India’s $35 laptop/tablet, a concept that I’ve been skeptical about since its announcement a year ago, is close to completion — as long as you ignore a few signs that it’s not.

According to the New York Times’ Bits blog, the Indian government will deliver on its promise of a dirt-cheap Linux or Android device in several weeks. “All the naysayers will be unpleasantly surprised,” said Kapil Sibal, India’s minister for human resource development.

But that’s pretty much all that Sibal is saying right now. Here’s why I still won’t believe it until I see it:

  • Sibal claims that a version of the $35 laptop is already in his possession, but he wouldn’t show it to the Times because he apparently left it at home.
  • Sibal’s office wouldn’t say who’s making the device, or whether production has begun.
  • The Times’ story offers no further details on the $35 laptop’s specs or design.

The last time I wrote about the $35 laptop, the Indian government had run into some financial misunderstandings with its hardware vendor.
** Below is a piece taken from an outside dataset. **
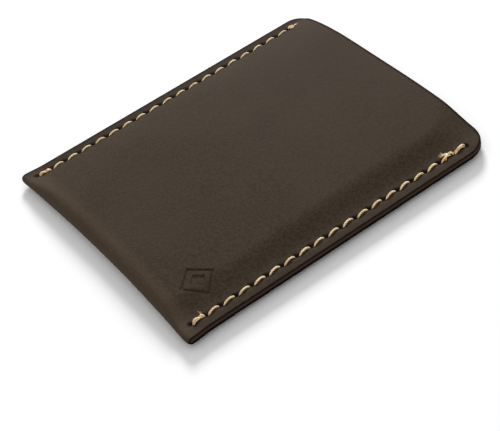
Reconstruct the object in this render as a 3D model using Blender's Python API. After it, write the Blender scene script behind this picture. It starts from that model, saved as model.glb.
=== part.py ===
"""Slim card wallet: one strip of leather folded over at one short end and lock-stitched along both long sides.

Frame: the origin is on the rest plane under the middle of the wallet, +X runs from the fold to the open mouth,
+Y across the wallet and +Z up out of its front face. Lengths are in metres.
"""

import math

import bmesh
import bpy

MM = 0.001

# Outline of the finished wallet
LENGTH = 91.5 * MM
WIDTH = 79.4 * MM
NEAR_MOUTH_CORNER_RADIUS = 7.5 * MM
FAR_MOUTH_CORNER_RADIUS = 6.0 * MM
FOLD_CORNER_RADIUS = 1.5 * MM
FOLD_HOLLOW = 0.9 * MM  # how far the fold line draws in at its middle
FOLD_SKEW = 1.2 * MM  # the fold's near corner stands back from its far corner

# Section across the wallet: two flat margins with the card pocket bulging between them
LEATHER = 0.9 * MM
MARGIN_LIFT = 1.1 * MM  # rest plane to the back face of the margins
LAYER_GAP = 0.1 * MM  # between the two layers in the margins
FRONT_BULGE = 3.2 * MM  # front face over the pocket, above the margins
POCKET_FLAT_HALF = 27.5 * MM  # the pocket's faces are flat out to here
POCKET_EDGE_HALF = 34.5 * MM  # the pocket's shoulders meet the margins here
FOLD_DEPTH_RATIO = 1.25  # the fold's depth over its half height

# Seams
STITCH_PITCH = 4.3 * MM
STITCH_COUNT = 19
NEAR_SEAM_START_X = -41.5 * MM
FAR_SEAM_START_X = -42.7 * MM
SEAM_HALF_SPACING = 36.3 * MM
HOLE_DIAMETER = 1.5 * MM
HOLE_SIDES = 8
THREAD_DIAMETER = 0.55 * MM
STRAND_OFFSET = 0.33 * MM  # the two strands in a hole stand this far from its middle
BACKTACK_OFFSET = 0.62 * MM  # the doubled strand lies this far beside the first and last stitch

# Finish: dark brown oiled leather, tan waxed thread
LEATHER_COLOUR = (0.058, 0.043, 0.033)
LEATHER_ROUGHNESS = 0.62
THREAD_COLOUR = (0.52, 0.37, 0.22)
THREAD_ROUGHNESS = 0.6

# Facets
FLAT_STEPS = 2
SHOULDER_STEPS = 6
CORNER_STEPS = 5
FOLD_STEPS = 10
SMOOTH_ANGLE = math.radians(35.0)

MARGIN_MIDDLE_Z = MARGIN_LIFT + LEATHER + LAYER_GAP / 2
MARGIN_HALF_THICKNESS = LEATHER + LAYER_GAP / 2


def clear_scene():
    for old in list(bpy.data.objects):
        bpy.data.objects.remove(old, do_unlink=True)


def finish_material(name, colour, roughness):
    material = bpy.data.materials.new(name)
    material.use_nodes = True
    shader = material.node_tree.nodes["Principled BSDF"]
    shader.inputs["Base Color"].default_value = (*colour, 1.0)
    shader.inputs["Roughness"].default_value = roughness
    shader.inputs["Metallic"].default_value = 0.0
    return material


# ---------------------------------------------------------------- leather body


def pocket_rise(y):
    """0 on the margins and 1 over the pocket, with a smooth shoulder between."""
    t = (POCKET_EDGE_HALF - abs(y)) / (POCKET_EDGE_HALF - POCKET_FLAT_HALF)
    t = min(max(t, 0.0), 1.0)
    return t * t * (3.0 - 2.0 * t)


def corner_setback(y, radius):
    """How far a rounded corner pulls the end of the outline back at this y."""
    into_corner = abs(y) - (WIDTH / 2 - radius)
    if into_corner <= 0.0:
        return 0.0
    return radius - math.sqrt(max(radius**2 - into_corner**2, 0.0))


def half_ellipse(centre_x, centre_z, depth, half_height):
    """Points from the top of the fold, round its far end, to the bottom."""
    points = []
    for step in range(FOLD_STEPS + 1):
        angle = math.pi / 2 + math.pi * step / FOLD_STEPS
        points.append((centre_x + depth * math.cos(angle), centre_z + half_height * math.sin(angle)))
    return points


def folded_section(y):
    """The closed U outline of the folded leather in the XZ plane at this y."""
    rise = pocket_rise(y)
    back_outer = MARGIN_LIFT * (1.0 - rise)
    back_inner = back_outer + LEATHER
    front_inner = MARGIN_LIFT + LEATHER + LAYER_GAP + FRONT_BULGE * rise
    front_outer = front_inner + LEATHER

    across = 2.0 * y / WIDTH
    mouth_radius = FAR_MOUTH_CORNER_RADIUS if y > 0.0 else NEAR_MOUTH_CORNER_RADIUS
    mouth_x = LENGTH / 2 - corner_setback(y, mouth_radius)
    fold_line = -LENGTH / 2 + FOLD_HOLLOW * (1.0 - across**2) + FOLD_SKEW * (1.0 - across) / 2
    fold_x = fold_line + corner_setback(y, FOLD_CORNER_RADIUS)

    outer_half = (front_outer - back_outer) / 2
    inner_half = (front_inner - back_inner) / 2
    depth = FOLD_DEPTH_RATIO * outer_half
    centre_x = fold_x + depth
    outer = half_ellipse(centre_x, back_outer + outer_half, depth, outer_half)
    inner = half_ellipse(centre_x, back_inner + inner_half, depth - LEATHER, inner_half)

    outline = [(mouth_x, front_outer), *outer, (mouth_x, back_outer)]
    outline += [(mouth_x, back_inner), *reversed(inner), (mouth_x, front_inner)]
    return [(x, y, z) for x, z in outline]


def section_stations():
    """The y of each section, closest together over the shoulders and round the corners."""
    half = [POCKET_FLAT_HALF * step / FLAT_STEPS for step in range(FLAT_STEPS)]
    shoulder = POCKET_EDGE_HALF - POCKET_FLAT_HALF
    half += [POCKET_FLAT_HALF + shoulder * step / SHOULDER_STEPS for step in range(SHOULDER_STEPS)]
    corner = WIDTH / 2 - POCKET_EDGE_HALF
    for step in range(CORNER_STEPS + 1):
        half.append(POCKET_EDGE_HALF + corner * math.sin(math.pi / 2 * step / CORNER_STEPS))
    return [-y for y in reversed(half[1:])] + half


def build_leather_mesh():
    """The folded strip: U sections side by side across the wallet, bridged and capped at both edges."""
    bm = bmesh.new()
    rings = [[bm.verts.new(point) for point in folded_section(y)] for y in section_stations()]
    count = len(rings[0])
    for ring, following in zip(rings, rings[1:]):
        for i in range(count):
            j = (i + 1) % count
            bm.faces.new((ring[i], ring[j], following[j], following[i]))
    bm.faces.new(rings[0])
    bm.faces.new(rings[-1])
    bmesh.ops.recalc_face_normals(bm, faces=bm.faces)
    mesh = bpy.data.meshes.new("leather_body")
    bm.to_mesh(mesh)
    bm.free()
    mesh.shade_smooth()
    mesh.set_sharp_from_angle(angle=SMOOTH_ANGLE)
    return mesh


def seam_holes(seam_side):
    """The x of every hole of the near (-1) or far (1) seam."""
    start = FAR_SEAM_START_X if seam_side > 0 else NEAR_SEAM_START_X
    return [start + STITCH_PITCH * index for index in range(STITCH_COUNT + 1)]


def add_hole_cutter():
    """All the awl holes of both seams, as one set of prisms through both layers."""
    bm = bmesh.new()
    for seam_side in (-1, 1):
        for hole_x in seam_holes(seam_side):
            made = bmesh.ops.create_cone(
                bm,
                cap_ends=True,
                segments=HOLE_SIDES,
                radius1=HOLE_DIAMETER / 2,
                radius2=HOLE_DIAMETER / 2,
                depth=MARGIN_HALF_THICKNESS * 3,
            )
            centre = (hole_x, seam_side * SEAM_HALF_SPACING, MARGIN_MIDDLE_Z)
            bmesh.ops.translate(bm, verts=made["verts"], vec=centre)
    mesh = bpy.data.meshes.new("stitch_hole_cutter")
    bm.to_mesh(mesh)
    bm.free()
    cutter = bpy.data.objects.new("stitch_hole_cutter", mesh)
    cutter.hide_render = True
    cutter.display_type = "WIRE"
    bpy.context.scene.collection.objects.link(cutter)
    return cutter


def add_leather_body():
    body = bpy.data.objects.new("leather_body", build_leather_mesh())
    bpy.context.scene.collection.objects.link(body)
    body.data.materials.append(finish_material("leather_body", LEATHER_COLOUR, LEATHER_ROUGHNESS))
    holes = body.modifiers.new("stitch_holes", "BOOLEAN")
    holes.operation = "DIFFERENCE"
    holes.solver = "EXACT"
    holes.object = add_hole_cutter()
    return body


# ---------------------------------------------------------------- seam threads
#
# A thread's route is worked out in its seam's own terms: along the seam, across it towards the pocket,
# and out from the middle of the two layers through the face that the thread lies on.

THREAD_RADIUS = THREAD_DIAMETER / 2
TURN_LEVEL = THREAD_RADIUS + 0.08 * MM  # the turn inside a hole, just short of the other thread's turn
TURN_HALF_WIDTH = 0.13 * MM
STRAND_LEVEL = TURN_LEVEL + 0.2 * MM  # from here out the two strands in a hole stand straight
RIM_LEVEL = MARGIN_HALF_THICKNESS + 0.05 * MM
LYING_LEVEL = MARGIN_HALF_THICKNESS + THREAD_RADIUS + 0.06 * MM
CROWN_LEVEL = LYING_LEVEL + 0.08 * MM
CROWN_REACH = 0.55 * MM  # a stitch has risen over the rim this far from its hole's middle
TAIL_END_GAP = 0.95 * MM  # the cut end of a tail stops this far short of the next hole
TAIL_DIVE = (0.25 * MM, 0.31 * MM)  # a tail's last point over the leather, past the hole and beside it


def stitch_points(start, end):
    """One stitch, up out of one hole, over the leather and down into the next."""
    return [
        (start + STRAND_OFFSET, 0.0, STRAND_LEVEL),
        (start + STRAND_OFFSET, 0.0, RIM_LEVEL),
        (start + CROWN_REACH, 0.0, CROWN_LEVEL),
        (end - CROWN_REACH, 0.0, CROWN_LEVEL),
        (end - STRAND_OFFSET, 0.0, RIM_LEVEL),
        (end - STRAND_OFFSET, 0.0, STRAND_LEVEL),
    ]


def turn_points(hole):
    """The turn at the inner end of a hole, where this thread meets the other one."""
    return [(hole - TURN_HALF_WIDTH, 0.0, TURN_LEVEL), (hole + TURN_HALF_WIDTH, 0.0, TURN_LEVEL)]


def tail_points(hole, next_hole):
    """The doubled end of a thread: from its cut end, back beside the end stitch, down into the end hole."""
    towards = math.copysign(1.0, next_hole - hole)
    past_hole, beside_hole = TAIL_DIVE
    return [
        (next_hole - towards * TAIL_END_GAP, BACKTACK_OFFSET, LYING_LEVEL),
        (hole + towards * STRAND_OFFSET, BACKTACK_OFFSET, LYING_LEVEL),
        (hole - towards * past_hole, beside_hole, LYING_LEVEL),
        (hole - towards * STRAND_OFFSET, 0.0, RIM_LEVEL),
        (hole - towards * STRAND_OFFSET, 0.0, STRAND_LEVEL),
    ]


def thread_route(seam_side):
    holes = seam_holes(seam_side)
    route = tail_points(holes[0], holes[1])
    for start, end in zip(holes, holes[1:]):
        route += turn_points(start)
        route += stitch_points(start, end)
    route += turn_points(holes[-1])
    route += reversed(tail_points(holes[-1], holes[-2]))
    return route


def add_thread(name, seam_side, face_side):
    """seam_side is -1 for the seam at -Y and 1 for +Y, face_side is 1 for the front face and -1 for the back."""
    route = thread_route(seam_side)
    curve = bpy.data.curves.new(name, "CURVE")
    curve.dimensions = "3D"
    curve.bevel_depth = THREAD_RADIUS
    curve.bevel_resolution = 1
    curve.use_fill_caps = True
    spline = curve.splines.new("POLY")
    spline.points.add(len(route) - 1)
    for point, (along, inwards, outwards) in zip(spline.points, route):
        y = seam_side * (SEAM_HALF_SPACING - inwards)
        point.co = (along, y, MARGIN_MIDDLE_Z + face_side * outwards, 1.0)
    curve.materials.append(finish_material(name, THREAD_COLOUR, THREAD_ROUGHNESS))
    thread = bpy.data.objects.new(name, curve)
    bpy.context.scene.collection.objects.link(thread)
    return thread


clear_scene()
add_leather_body()
for seam, seam_side in (("near_seam", -1), ("far_seam", 1)):
    add_thread(f"{seam}_needle_thread", seam_side, 1)
    add_thread(f"{seam}_bobbin_thread", seam_side, -1)
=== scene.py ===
import math

import bmesh
import bpy
import numpy as np
from mathutils import Matrix, Vector
from mathutils.geometry import delaunay_2d_cdt


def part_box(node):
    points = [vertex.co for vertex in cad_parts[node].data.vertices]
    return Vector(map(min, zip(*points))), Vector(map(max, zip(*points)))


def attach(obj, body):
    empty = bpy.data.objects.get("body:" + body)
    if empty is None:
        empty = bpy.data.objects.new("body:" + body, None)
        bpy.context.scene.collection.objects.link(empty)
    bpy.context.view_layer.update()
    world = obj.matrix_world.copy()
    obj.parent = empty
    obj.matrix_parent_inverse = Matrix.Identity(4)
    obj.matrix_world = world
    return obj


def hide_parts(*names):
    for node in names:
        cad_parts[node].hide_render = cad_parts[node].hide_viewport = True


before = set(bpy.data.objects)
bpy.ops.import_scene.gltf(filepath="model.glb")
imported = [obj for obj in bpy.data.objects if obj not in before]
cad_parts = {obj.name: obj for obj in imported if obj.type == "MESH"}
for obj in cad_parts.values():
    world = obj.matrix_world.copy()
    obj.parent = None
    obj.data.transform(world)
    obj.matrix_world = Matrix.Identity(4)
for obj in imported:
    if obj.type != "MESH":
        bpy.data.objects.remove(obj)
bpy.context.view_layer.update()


# ------------------------------------------------------------------------------------------------
# LEATHER BODY
# One strip of 0.9 mm waxed cowhide, cut with four round corners, creased across its middle and
# folded over. Both long sides are pricked for 19 stitches, then the cut edges are burnished dark.
# ------------------------------------------------------------------------------------------------

MM = 0.001  # sizes are in mm, and are multiplied by this where Blender needs metres

_, body_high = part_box("leather_body")
near_thread_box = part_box("near_seam_needle_thread")
far_thread_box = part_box("far_seam_needle_thread")

MOUTH_X = body_high.x / MM
FOLD_OVERSHOOT = 0.45
FOLD_X = -MOUTH_X - FOLD_OVERSHOOT  # the far end of the fold line, before its corner is softened
HALF_WIDTH = body_high.y / MM
LEATHER = 0.9
LAYER_GAP = 0.1
MARGIN_LIFT = 1.1  # the seams stand this far off the table
MARGIN_TOP = MARGIN_LIFT + 2 * LEATHER + LAYER_GAP
FOLD_HOLLOW = 1.15  # how far the fold line draws in at its middle
FOLD_SKEW = 1.35  # how far its near end lies in from its far end
FOLD_DEPTH_RATIO = 1.25  # the bend's depth, over half its height
NEAR_CORNER_RADIUS = 7.2
FAR_CORNER_RADIUS = 4.9

THREAD_DIAMETER = 0.55
PITCH = 4.3
STITCHES = 19
SEAM_LENGTH = PITCH * STITCHES
SEAM_Y = far_thread_box[1].y / MM - THREAD_DIAMETER / 2
NEAR_SEAM_X = (near_thread_box[0].x + near_thread_box[1].x) / 2 / MM - SEAM_LENGTH / 2
FAR_SEAM_X = (far_thread_box[0].x + far_thread_box[1].x) / 2 / MM - SEAM_LENGTH / 2

# The flat strip is laid out as (s, y): s runs from the back panel's mouth, through 0 at the fold,
# to the front panel's mouth. Each panel is straight beyond the fold allowance.
FOLD_ALLOWANCE = 5.0
PANEL_LENGTH = 89.4
HALF_LENGTH = FOLD_ALLOWANCE + PANEL_LENGTH

MARK_X, MARK_Y = -33.2, -27.4
MARK_HALF_DIAGONAL = 4.7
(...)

Meanwhile, one government source told India’s Economic Times that the device’s component costs alone exceeded $125, and Gartner analyst Vishal Bhatnagar estimated that $35 wouldn’t even cover the cost of a touch screen and microprocessor. Skeptics may also remember India’s earlier promise of a $10 laptop in 2009, which turned out to be, well, not a laptop.

I’d still love to see India pull this off — the whole point of the project is to sell cheap computers to students — but empty promises don’t inspire confidence.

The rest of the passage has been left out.